In his letter to the Swiss-based group “Pro-PLO,” the head of the ministry’s Middle East department, Amb. Thomas Kupfer, described Palestinian suicide bombers as “resistance fighters” who did not “obtain the necessary success.”

Kupfer, who is Jewish, added in the letter to the Swiss-based group “Pro-PLO” that such “acts of resistance are counter-productive and only provoke Israeli acts of excessive force, from which only Palestinian civilians will suffer.”

Coming from such a high official, some wondered if the letter represented a change in Swiss government policy. Switzerland routinely condemns Israeli anti-terror actions because of their alleged violations of Palestinian human rights, but such criticism generally has been balanced with denunciations of Palestinian bombings as terrorism.

The Israeli Embassy in Bern is trying to clarify the matter through diplomatic channels, an embassy spokesman told JTA.

Simon Hubacher, spokesmen for Foreign Minister Michelle Calmy-Rey, confirmed that the letter, which was posted on the Palestinian group’s Internet site, was authentic. The minister will launch an investigation into the affair, Hubacher said.

Political observers in the Jewish community told JTA that the fact that a government official would write to the Palestinian group — which opposes Israel’s existence and praises attacks against it — is scandalous.

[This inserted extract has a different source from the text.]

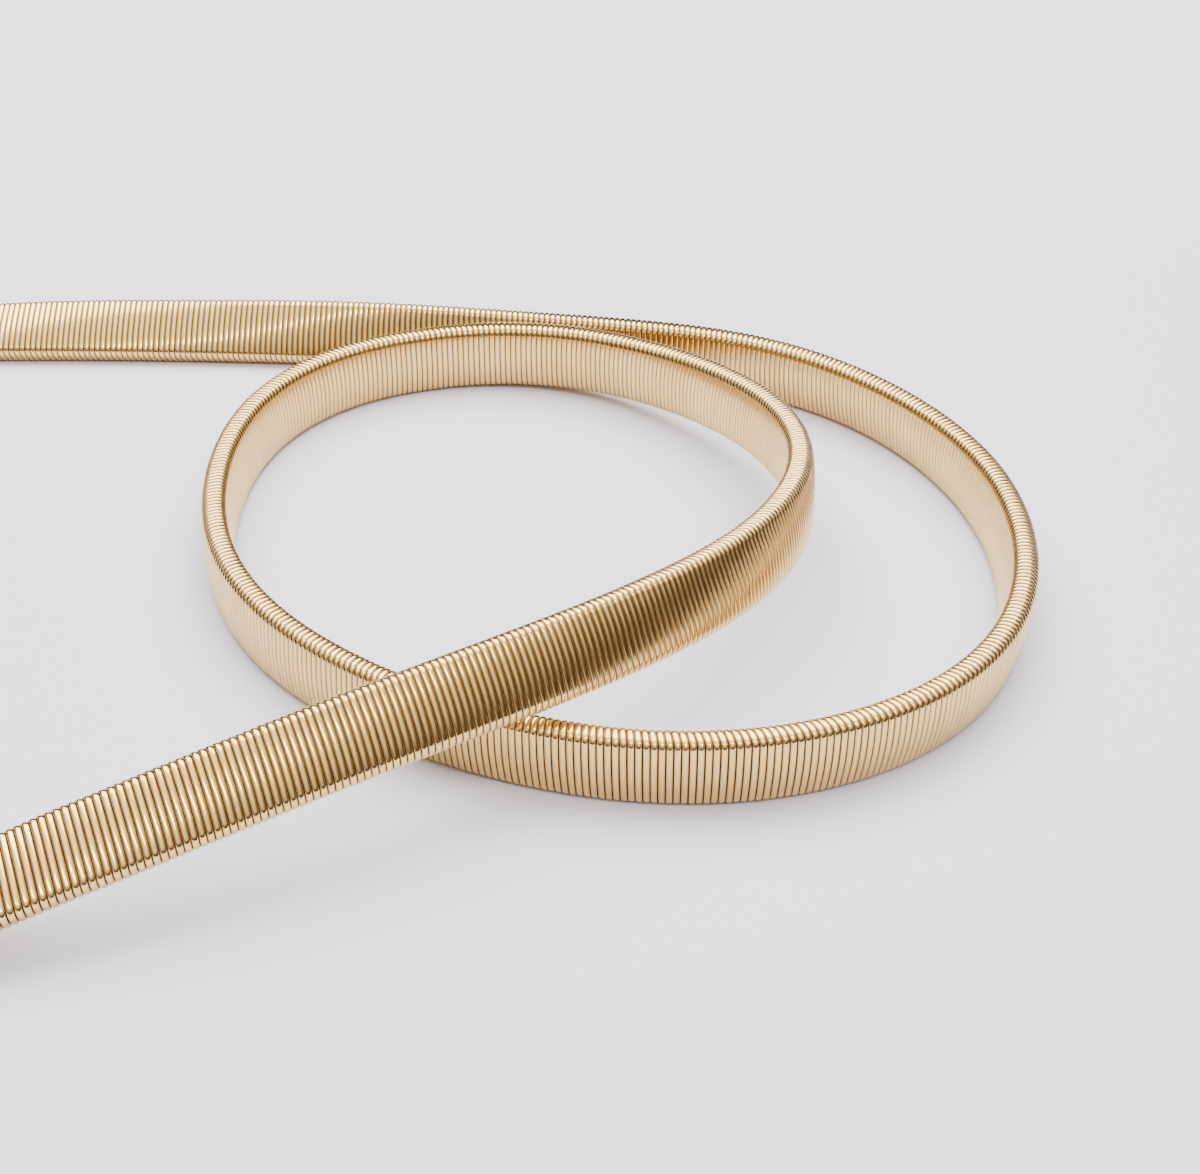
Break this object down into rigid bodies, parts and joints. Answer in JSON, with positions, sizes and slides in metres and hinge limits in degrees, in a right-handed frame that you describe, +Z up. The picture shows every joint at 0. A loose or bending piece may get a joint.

Some members of Parliament are recommending that Kupfer be dismissed from his post.

The uproar over the letter comes after a wave of recent anti-Semitic statements connected to the U.S.-led war on Iraq has rattled Swiss Jewry.

Some organizers of Carnival celebrations in Basel recently compared Israeli Prime Minister Ariel Sharon to Hitler. Others said that Jews in Switzerland fight for the right of kosher slaughter, while in Israel they simply slaughter Palestinians.

After an outcry from the Basel Jewish community, the city’s leading daily newspaper asked readers if the community’s complaints were justified. Over 80 percent said no, adding arguments such as, if the Nazis had succeeded, Swiss Jews wouldn’t be able to protest now.

One reader wrote that Swiss Jews should go to Israel; another wrote that Hitler war far less dangerous than Sharon; while a third wrote that the Jews should just keep quiet.

U.S. officials have noted a huge increase in anti-American rallies connected to the anticipated war against Iraq. One Israeli diplomat told JTA that recent anti-Israeli and anti-Semitic statements may be a sort of revenge for the pressure that American officials put on Switzerland and its banks in the 1990s to provide restitution for Holocaust victims.

While most Swiss Jews supported the U.S.-led alliance during the last war against Iraq in 1991, the situation this year is different. A significant segment of the community wishes the United States “good luck,” but prefers not to do so publicly for fear of an anti-Semitic backlash.